### Aim
All of the data needs to be repeated exactly.

***

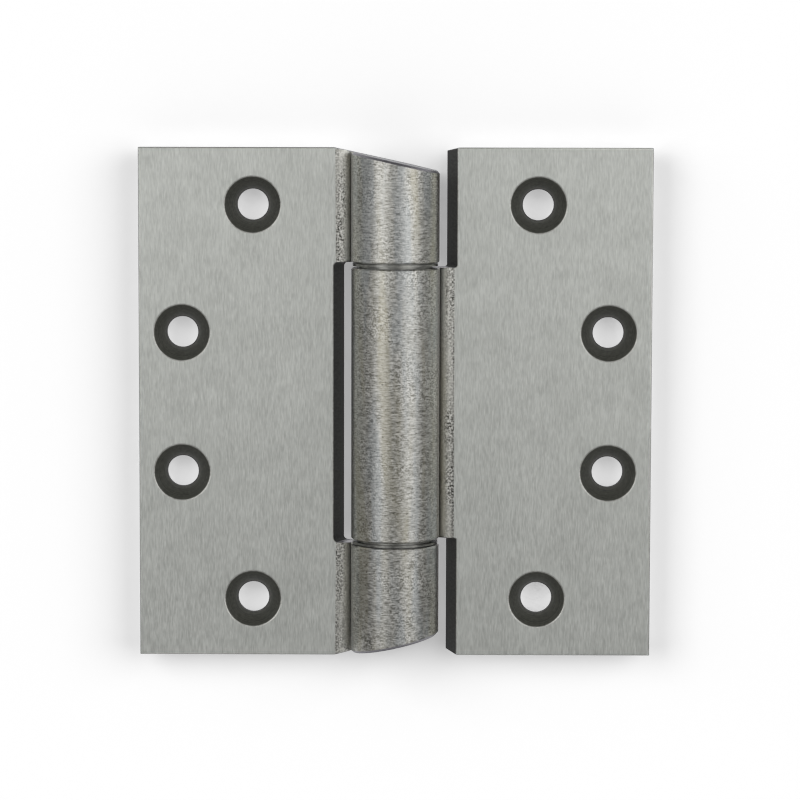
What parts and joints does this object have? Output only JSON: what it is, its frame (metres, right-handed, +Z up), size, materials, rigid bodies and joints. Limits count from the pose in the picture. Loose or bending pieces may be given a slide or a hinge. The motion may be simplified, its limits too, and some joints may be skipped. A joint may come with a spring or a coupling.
{
  "type": "butt hinge",
  "caption": "Butt hinge, opened flat: swaged steel leaves rolled into thick knuckles with sloped tips, turning on a hidden pin and ball thrust bearings.",
  "frame": {"origin": "on the pin axis at mid height, which is the middle of the box of the hinge opened flat", "axes": "+X from the pin axis across the door leaf, +Z up along the pin, -Y the way the countersunk faces look with the hinge opened flat"},
  "size_m": [0.115, 0.0196, 0.1142],
  "materials": {
    "leaf_steel": "satin brushed along the pin, dark in the cut edges and countersinks",
    "pin_steel": "ground",
    "tip_steel": "ground",
    "race_steel": "hardened and turned",
    "ball_steel": "polished",
    "cage_brass": "stamped",
    "bush_bronze": "turned bronze"
  },
  "bodies": {
    "frame": {"frame_leaf": "leaf_steel", "hinge_pin": "pin_steel", "top_tip": "tip_steel", "bottom_tip": "tip_steel", "upper_fixed_race": "race_steel", "lower_fixed_race": "race_steel"},
    "door": {"door_leaf": "leaf_steel", "upper_turning_race": "race_steel", "lower_turning_race": "race_steel", "upper_bush": "bush_bronze", "lower_bush": "bush_bronze"},
    "upper_balls": {"upper_ball_cage": "cage_brass", "upper_ball_01": "ball_steel", "upper_ball_02": "ball_steel", "upper_ball_03": "ball_steel", "upper_ball_04": "ball_steel", "upper_ball_05": "ball_steel", "upper_ball_06": "ball_steel", "upper_ball_07": "ball_steel", "upper_ball_08": "ball_steel", "upper_ball_09": "ball_steel", "upper_ball_10": "ball_steel", "upper_ball_11": "ball_steel", "upper_ball_12": "ball_steel"},
    "lower_balls": {"lower_ball_cage": "cage_brass", "lower_ball_01": "ball_steel", "lower_ball_02": "ball_steel", "lower_ball_03": "ball_steel", "lower_ball_04": "ball_steel", "lower_ball_05": "ball_steel", "lower_ball_06": "ball_steel", "lower_ball_07": "ball_steel", "lower_ball_08": "ball_steel", "lower_ball_09": "ball_steel", "lower_ball_10": "ball_steel", "lower_ball_11": "ball_steel", "lower_ball_12": "ball_steel"}
  },
  "joints": [
    {"name": "leaf_swing", "type": "hinge", "parent": "frame", "child": "door", "pos_m": [0, 0, 0], "axis": [0, 0, 1], "range_deg": [-180, 115]},
    {"name": "upper_cage_roll", "type": "hinge", "parent": "frame", "child": "upper_balls", "pos_m": [0, 0, 0], "axis": [0, 0, 1], "range_deg": [-90, 57.5]},
    {"name": "lower_cage_roll", "type": "hinge", "parent": "frame", "child": "lower_balls", "pos_m": [0, 0, 0], "axis": [0, 0, 1], "range_deg": [-90, 57.5]}
  ],
  "couplings": [
    {"joint": "upper_cage_roll", "follows": "leaf_swing", "ratio": 0.5},
    {"joint": "lower_cage_roll", "follows": "leaf_swing", "ratio": 0.5}
  ]
}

***

### Output for this exercise
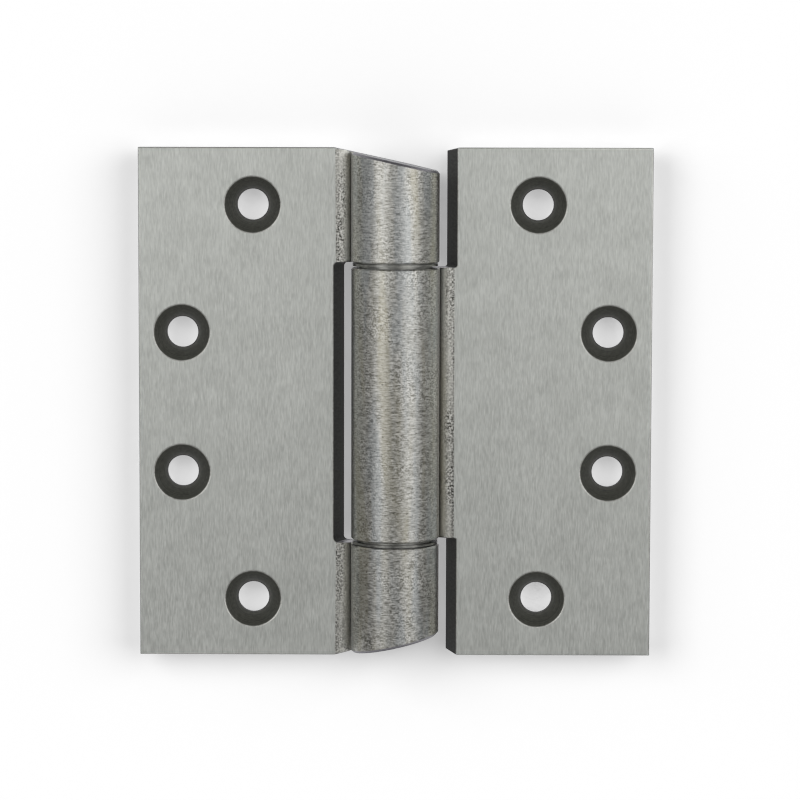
What parts and joints does this object have? Output only JSON: what it is, its frame (metres, right-handed, +Z up), size, materials, rigid bodies and joints. Limits count from the pose in the picture. Loose or bending pieces may be given a slide or a hinge. The motion may be simplified, its limits too, and some joints may be skipped. A joint may come with a spring or a coupling.
{
  "type": "butt hinge",
  "caption": "Butt hinge, opened flat: swaged steel leaves rolled into thick knuckles with sloped tips, turning on a hidden pin and ball thrust bearings.",
  "frame": {"origin": "on the pin axis at mid height, which is the middle of the box of the hinge opened flat", "axes": "+X from the pin axis across the door leaf, +Z up along the pin, -Y the way the countersunk faces look with the hinge opened flat"},
  "size_m": [0.115, 0.0196, 0.1142],
  "materials": {
    "leaf_steel": "satin brushed along the pin, dark in the cut edges and countersinks",
    "pin_steel": "ground",
    "tip_steel": "ground",
    "race_steel": "hardened and turned",
    "ball_steel": "polished",
    "cage_brass": "stamped",
    "bush_bronze": "turned bronze"
  },
  "bodies": {
    "frame": {"frame_leaf": "leaf_steel", "hinge_pin": "pin_steel", "top_tip": "tip_steel", "bottom_tip": "tip_steel", "upper_fixed_race": "race_steel", "lower_fixed_race": "race_steel"},
    "door": {"door_leaf": "leaf_steel", "upper_turning_race": "race_steel", "lower_turning_race": "race_steel", "upper_bush": "bush_bronze", "lower_bush": "bush_bronze"},
    "upper_balls": {"upper_ball_cage": "cage_brass", "upper_ball_01": "ball_steel", "upper_ball_02": "ball_steel", "upper_ball_03": "ball_steel", "upper_ball_04": "ball_steel", "upper_ball_05": "ball_steel", "upper_ball_06": "ball_steel", "upper_ball_07": "ball_steel", "upper_ball_08": "ball_steel", "upper_ball_09": "ball_steel", "upper_ball_10": "ball_steel", "upper_ball_11": "ball_steel", "upper_ball_12": "ball_steel"},
    "lower_balls": {"lower_ball_cage": "cage_brass", "lower_ball_01": "ball_steel", "lower_ball_02": "ball_steel", "lower_ball_03": "ball_steel", "lower_ball_04": "ball_steel", "lower_ball_05": "ball_steel", "lower_ball_06": "ball_steel", "lower_ball_07": "ball_steel", "lower_ball_08": "ball_steel", "lower_ball_09": "ball_steel", "lower_ball_10": "ball_steel", "lower_ball_11": "ball_steel", "lower_ball_12": "ball_steel"}
  },
  "joints": [
    {"name": "leaf_swing", "type": "hinge", "parent": "frame", "child": "door", "pos_m": [0, 0, 0], "axis": [0, 0, 1], "range_deg": [-180, 115]},
    {"name": "upper_cage_roll", "type": "hinge", "parent": "frame", "child": "upper_balls", "pos_m": [0, 0, 0], "axis": [0, 0, 1], "range_deg": [-90, 57.5]},
    {"name": "lower_cage_roll", "type": "hinge", "parent": "frame", "child": "lower_balls", "pos_m": [0, 0, 0], "axis": [0, 0, 1], "range_deg": [-90, 57.5]}
  ],
  "couplings": [
    {"joint": "upper_cage_roll", "follows": "leaf_swing", "ratio": 0.5},
    {"joint": "lower_cage_roll", "follows": "leaf_swing", "ratio": 0.5}
  ]
}